Given material:

----------------

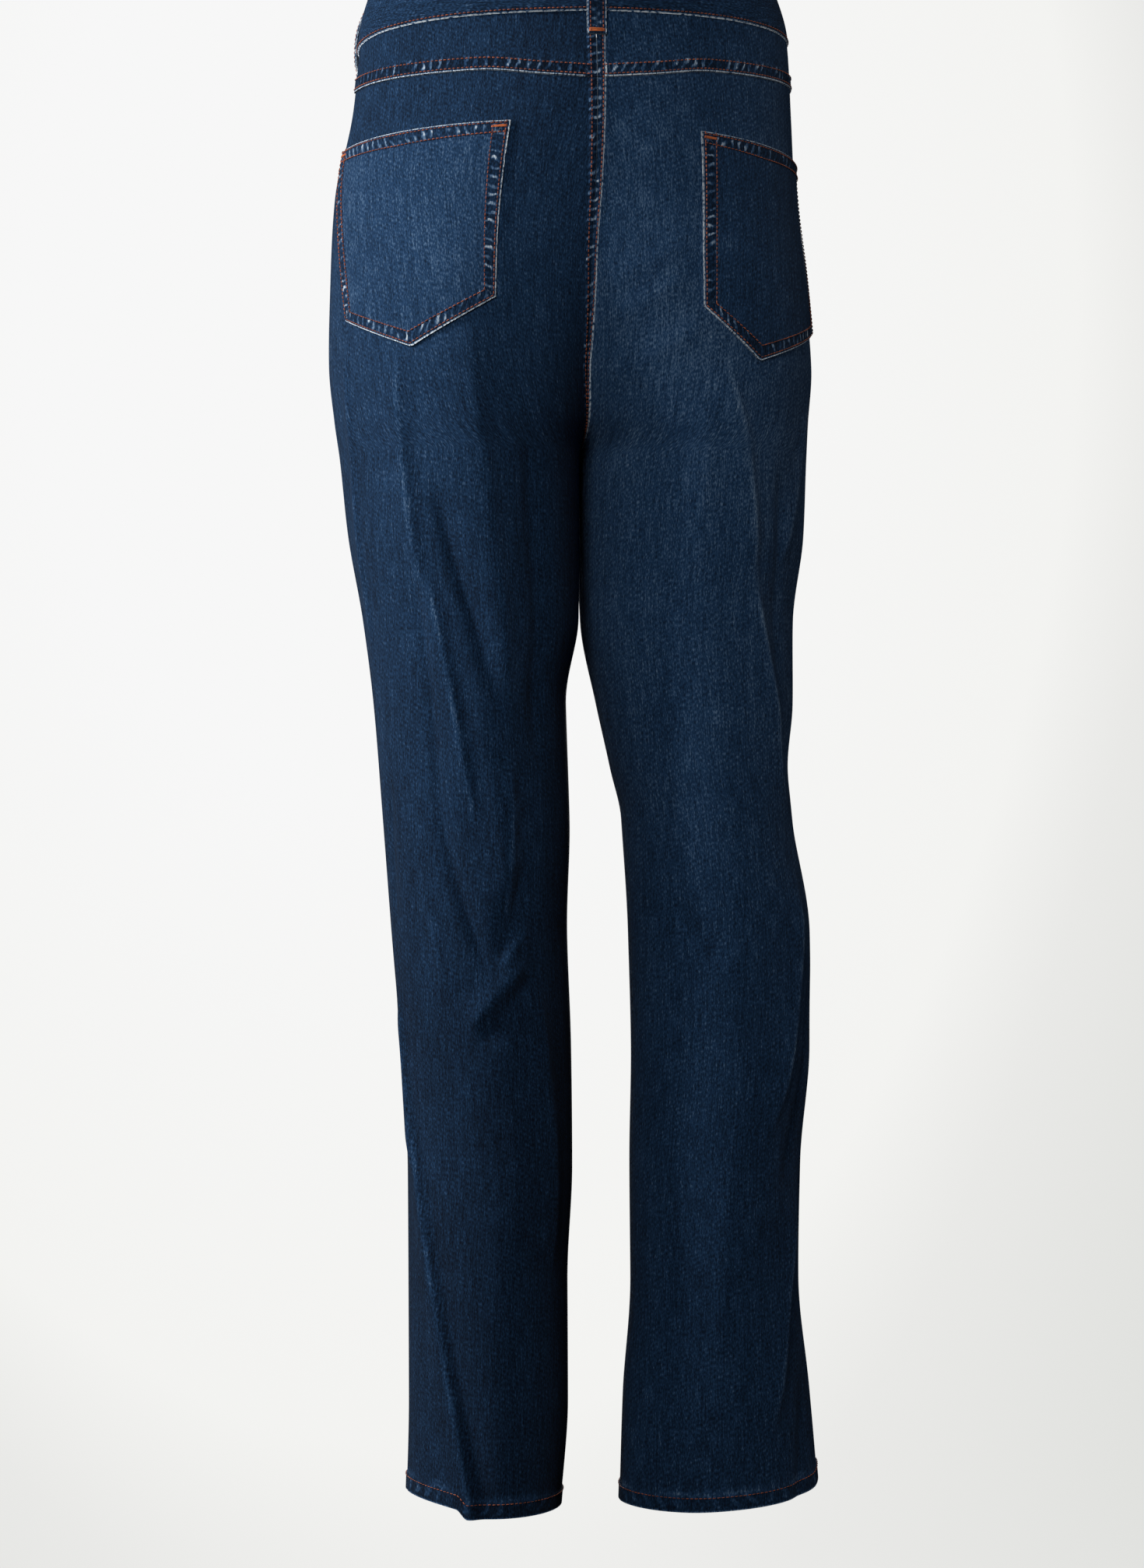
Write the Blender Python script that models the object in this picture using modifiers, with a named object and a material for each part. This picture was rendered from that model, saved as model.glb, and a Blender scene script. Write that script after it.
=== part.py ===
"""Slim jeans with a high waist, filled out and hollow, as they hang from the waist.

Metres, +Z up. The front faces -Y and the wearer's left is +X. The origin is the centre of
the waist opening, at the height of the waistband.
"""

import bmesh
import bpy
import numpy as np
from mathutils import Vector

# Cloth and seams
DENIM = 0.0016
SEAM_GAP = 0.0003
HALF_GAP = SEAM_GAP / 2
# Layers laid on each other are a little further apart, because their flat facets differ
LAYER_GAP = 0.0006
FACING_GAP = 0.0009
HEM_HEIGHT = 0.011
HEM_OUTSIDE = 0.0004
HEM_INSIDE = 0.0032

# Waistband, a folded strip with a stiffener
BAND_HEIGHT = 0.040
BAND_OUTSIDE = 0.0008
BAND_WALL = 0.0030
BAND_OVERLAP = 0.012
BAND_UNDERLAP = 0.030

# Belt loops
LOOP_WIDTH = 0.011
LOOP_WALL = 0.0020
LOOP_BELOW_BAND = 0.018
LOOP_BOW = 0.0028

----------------

What is required: Please print exactly what appears from the first line of the data through the line with "from the waist.", including both of those lines and nothing past them.

The result:
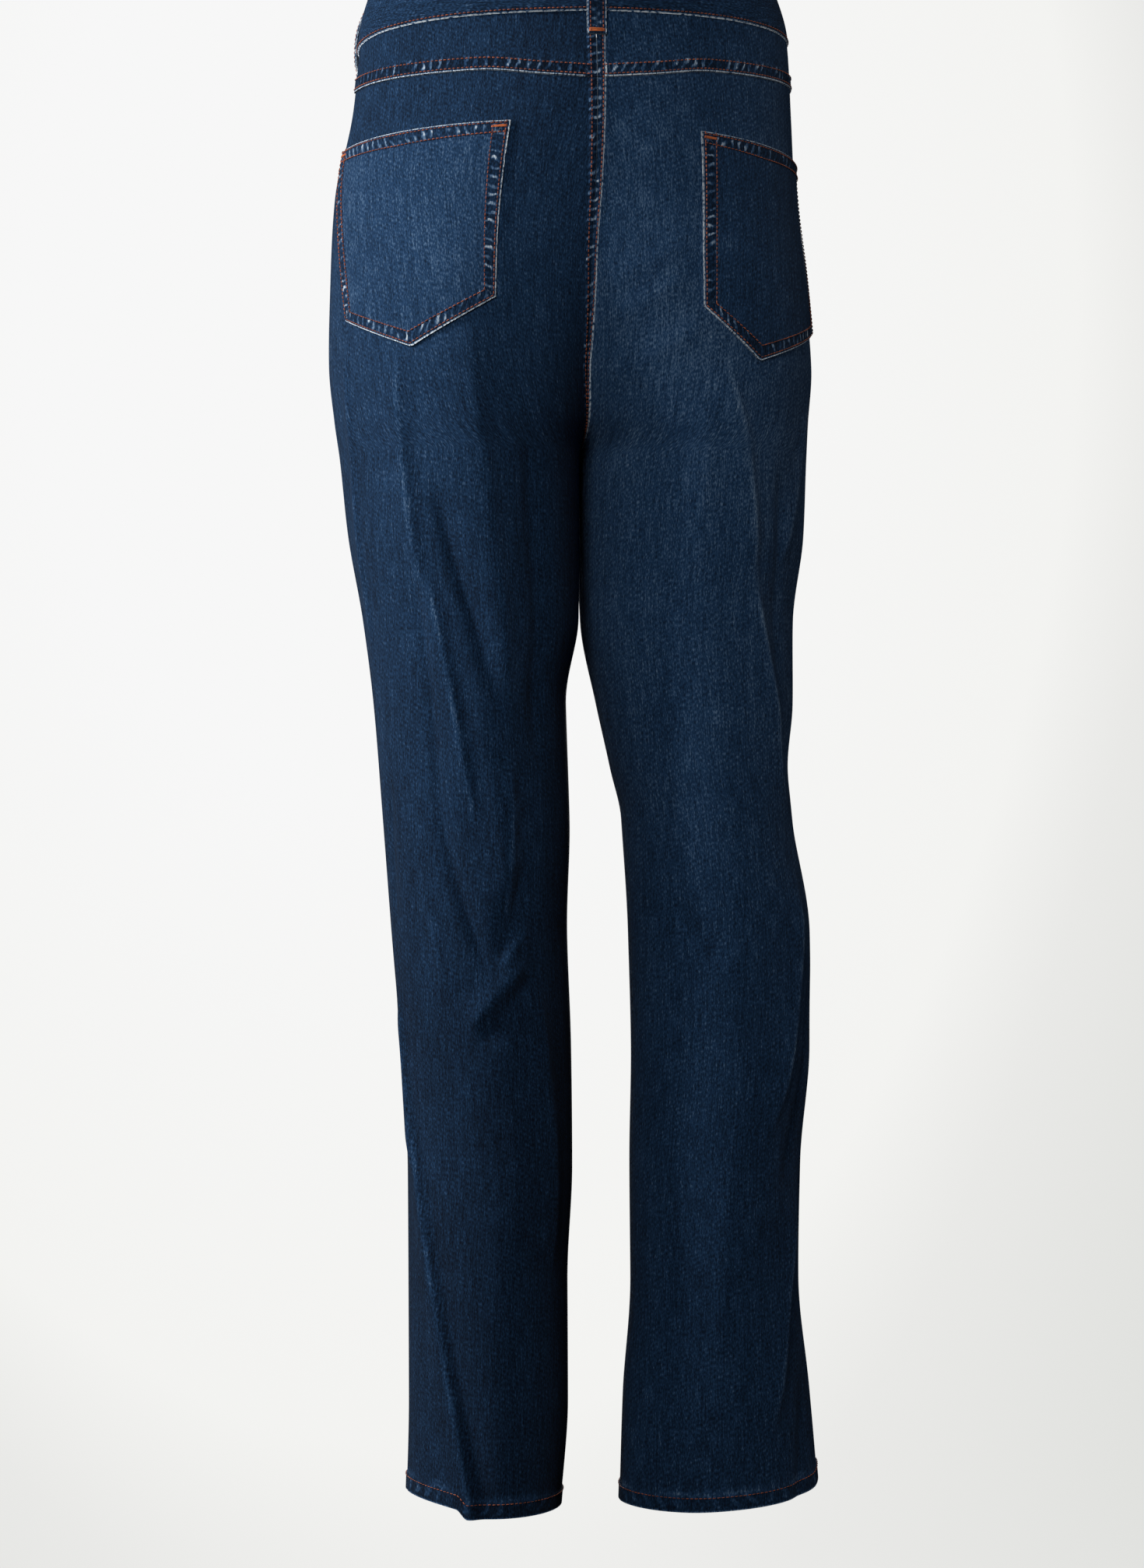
Write the Blender Python script that models the object in this picture using modifiers, with a named object and a material for each part. This picture was rendered from that model, saved as model.glb, and a Blender scene script. Write that script after it.
=== part.py ===
"""Slim jeans with a high waist, filled out and hollow, as they hang from the waist.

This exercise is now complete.